The Bride changes her outfit three times. First she wears her white kimono or chosen gown to the ceremony. The couple’s first appearance as a married couple, after the ceremony, necessitates another change of outfit, and now the couple is joined by the nakodo, or matchmaker couple, who attended them. This couple’s name is on the invitations and symbolizes a stable marriage. When the married couple appears with them right after the ceremony, the two couples are surrounded by a special effect of white smoke and rosy pink lights on the dimmed stage where they will eventually be seated.
A Master of Ceremonies congratulates the couple, introduces the nakodo, and then the opening speeches can start. These speeches are formal and concise. The first people to give speeches or toasts are closest to the couple. Then the couple cuts the wedding cake, and has one dance as Husband and Wife. Next comes the toast or Kanpai, and this is where the guests can relax more, eat and drink. Then more speeches of congratulations are given by friends and colleagues who are not as close as the first group who gave speeches.
Japanese Candlelight Ceremony
Bride and Groom change into Western Wedding Gown and Tuxedo
Presentation of Flowers to Parents
The Bride has changed into her third outfit now, and the man has also changed into a Western style tuxedo. This is the last outfit change for both of them, before the candlelight service. Both the Bride and Groom have a long, unlit candle, and will go to each table to light a candle where the guests sit. The first table where the candles will be lit is at the parent’s table. When all the candles at all the tables have been lit, the couple lights what is called the Memorial Candle. The two hours pass quickly, because the speeches, songs and dances fill the time. The end of the ceremony ends when the newlyweds present each of their parents with flowers in appreciation for being raised so well.

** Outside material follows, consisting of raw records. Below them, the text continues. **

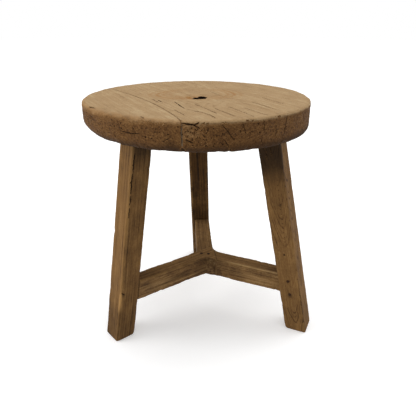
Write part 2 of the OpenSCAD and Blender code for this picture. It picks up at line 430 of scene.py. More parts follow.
class Shader:
    """Short ways to add nodes to one material."""

    def __init__(self, name):
        self.material = bpy.data.materials.new(name)
        self.material.use_nodes = True
        self.tree = self.material.node_tree

    def put(self, socket, value):
        if isinstance(value, Value):
            self.tree.links.new(value.socket, socket)
        else:
            socket.default_value = value

    def paint(self, name, value):
        """Puts a plain value or a node's output on the surface shader itself."""
        self.put(self.tree.nodes["Principled BSDF"].inputs[name], value)

    def node(self, kind, output, inputs=None, **settings):
        made = self.tree.nodes.new(kind)
        for key, value in settings.items():
            setattr(made, key, value)
        for key, value in (inputs or {}).items():
            self.put(made.inputs[key], value)
        return Value(self, made.outputs[output])

    def math(self, operation, a, b=0.0, clamp=False):
        return self.node("ShaderNodeMath", 0, {0: a, 1: b}, operation=operation, use_clamp=clamp)

    def vector(self, operation, a, b=(0, 0, 0)):
        second = "Scale" if operation == "SCALE" else 1
        output = "Value" if operation == "LENGTH" else "Vector"
        return self.node("ShaderNodeVectorMath", output, {0: a, second: b}, operation=operation)

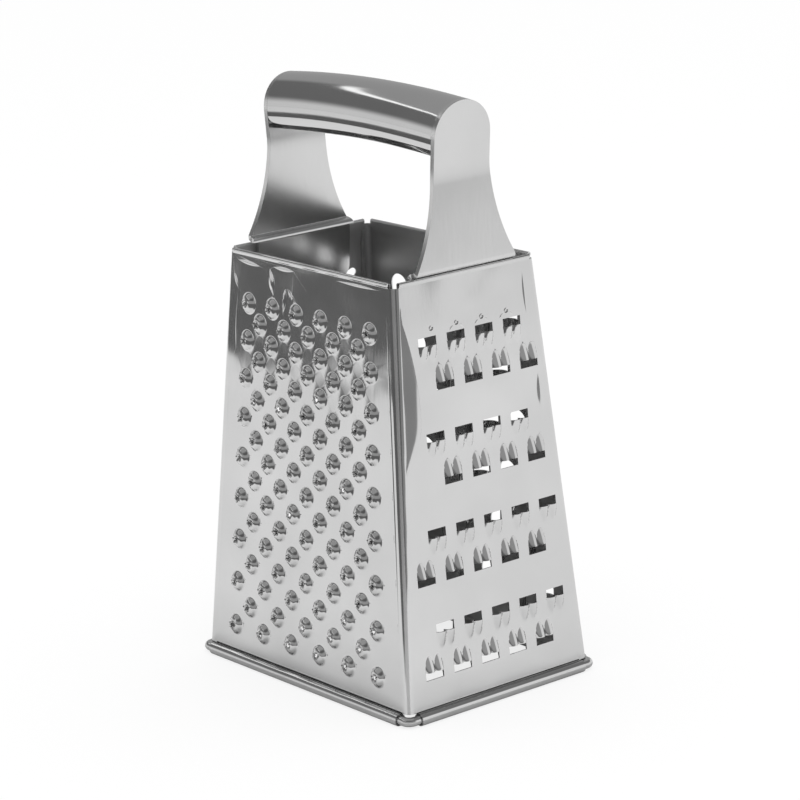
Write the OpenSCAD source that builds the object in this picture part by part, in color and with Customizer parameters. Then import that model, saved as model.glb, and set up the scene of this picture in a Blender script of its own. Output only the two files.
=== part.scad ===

So although some Western ideas are incorporated into the Japanese wedding ceremony, it is still very formal, and the strict protocol must be adhered to, as according to the formal, structured, way the Japanese do most things. Peer pressure is the norm in Japanese culture as well, because nobody wants to stand out and look different than their peers. It is a society where people find their comfort zone in knowing there is a correct procedure for every kind of occasion. So the wedding is most likely satisfactory to the couple, as they have added a few of their own touches to the day to make it special. The Japanese ceremony and reception have much less party time or socializing time than would be considered normal at a Western wedding. But it is an interesting blend of the two cultures, which likely is all that matters to the newlyweds.